In future research involving incapacitated older patients there is likely to be heavy reliance on proxy consent provision by legal representatives. Our findings imply that consent decisions of personal legal representatives do not necessarily reflect those of patients themselves. The findings also underline the concerns voiced about the ethics of the use of professional legal representatives, who are unlikely to know the previous will of the incapacitated adults whom they represent.11

The recent introduction of the Medicines for Human Use (Clinical Trials) Regulations 2004, the debate surrounding the Mental Capacity Act,12 and the ethical concerns about professional legal representatives render it timely and important for further research to examine the validity of consent by legal representatives. There is a need to establish whether the use of legal representatives (both personal and professional) is problematic. Qualitative research exploring the decisions made by legal representatives and the views of older people is needed to investigate whether proxy consent decisions are valid, congruent, and appropriate. It might be that representatives are more or less likely to be moved to consent by a type of altruism than those they represent. Or it might be that personal proxies try to apply a best interest test, but use processes that are less reliable than those currently used by healthcare professionals for patients under their care. Alternatively, proxies may turn out to be very good at giving valid consent that accurately represents the participants' interests and/or beliefs. Such a finding might reassure researchers, legal representatives, and elderly people, and lead to increased recruitment of elderly people into trials. Conversely, a poor match between proxy consent decisions and standard ones might raise doubts as to the purpose of proxy consent and whether it should have the power of standard consent.

Acknowledgements

This study was supported by a grant from the UK National Health Service Research and Development Health and Technology Assessment Programme. The views and opinions in the paper do not necessarily reflect those of the NHS Executive.

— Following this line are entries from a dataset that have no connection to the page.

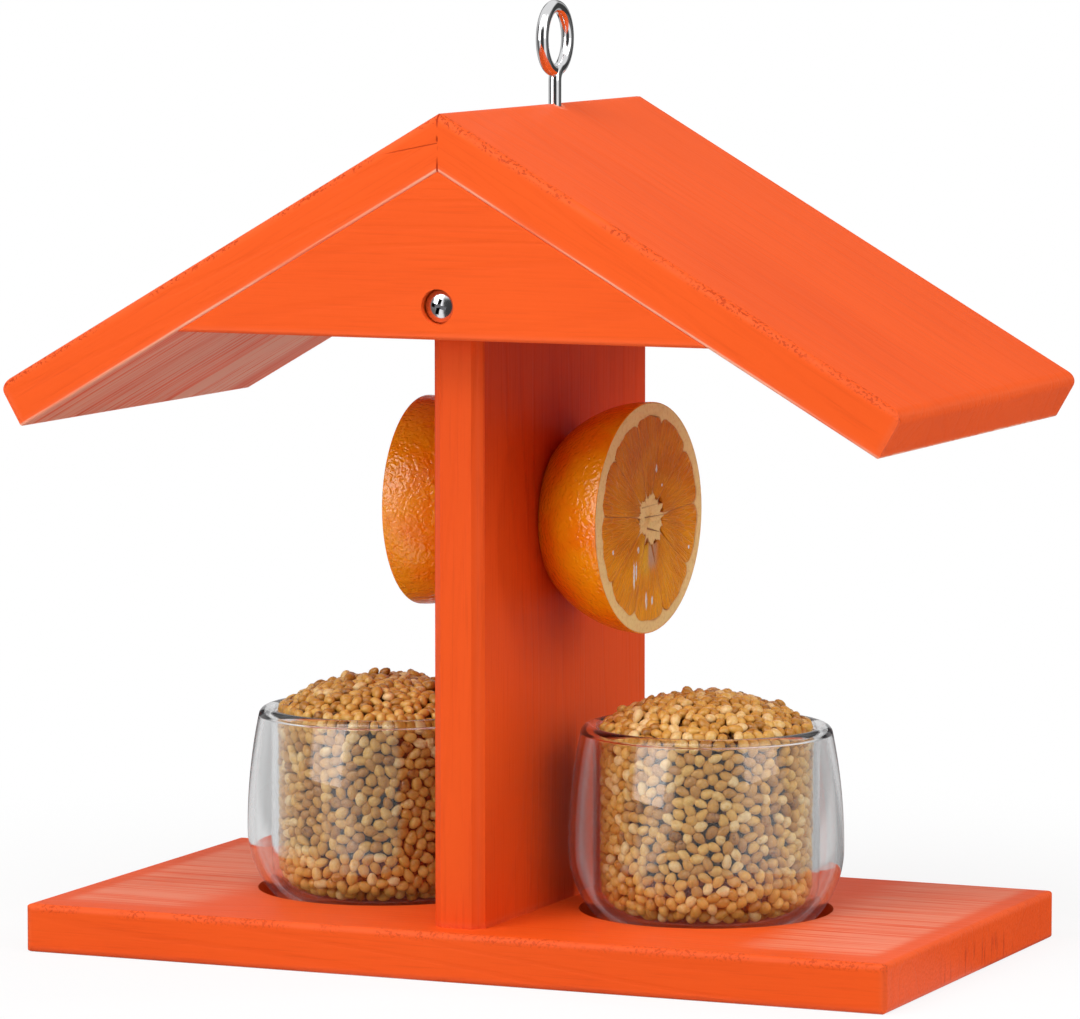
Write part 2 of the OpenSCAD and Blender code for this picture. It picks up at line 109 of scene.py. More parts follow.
def tint(tree, share, under, over):
    """The colour under, covered by the colour over in that share."""
    under, over = [mixed_paint(colour) if isinstance(colour, str) else colour for colour in (under, over)]
    made = put(tree, "ShaderNodeMix", {0: share, 6: under, 7: over}, data_type="RGBA")
    return made.outputs[2]


def stops(tree, value, levels):
    """Colours or grey levels along a value from 0 to 1; the first and last are at 0 and 1."""
    made = put(tree, "ShaderNodeValToRGB", {0: value})
    for place, level in levels:
        row = made.color_ramp.elements
        stop = row[0] if place == 0 else row[-1] if place == 1 else row.new(place)
        stop.color = mixed_paint(level) if isinstance(level, str) else grey(level)
    return made.outputs[0]


camera_data = bpy.data.cameras.new("camera")
camera_data.lens = 218.0
camera_data.sensor_width = 36.0
camera = bpy.data.objects.new("camera", camera_data)
bpy.context.scene.collection.objects.link(camera)
towards_camera = Vector((math.sin(VIEW_TURN) * math.cos(VIEW_RISE),
                         -math.cos(VIEW_TURN) * math.cos(VIEW_RISE), math.sin(VIEW_RISE)))
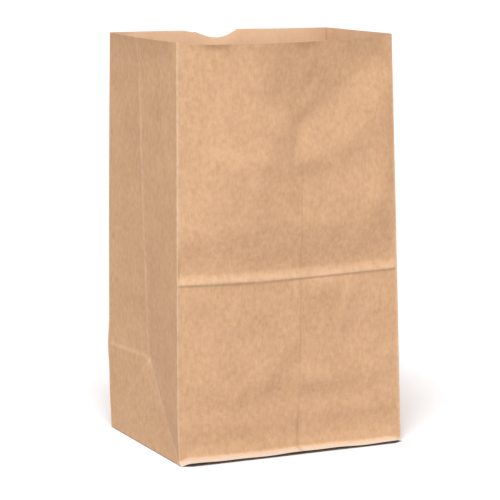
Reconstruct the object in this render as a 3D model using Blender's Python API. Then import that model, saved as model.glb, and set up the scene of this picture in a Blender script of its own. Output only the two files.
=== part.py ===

The authors would like to acknowledge the contribution of Peter Allmark, Faculty of Medicine, University of Sheffield, UK

Abbreviations

MREC - multicentre research ethics committee

Footnotes

All authors declare no competing interests.

There has been substantial contribution by all authors to the: 1) conception and design, or acquisition of data, or analysis and interpretation of data; 2) drafting the article or revising it critically for important intellectual content, and 3) final approval of the version to be published.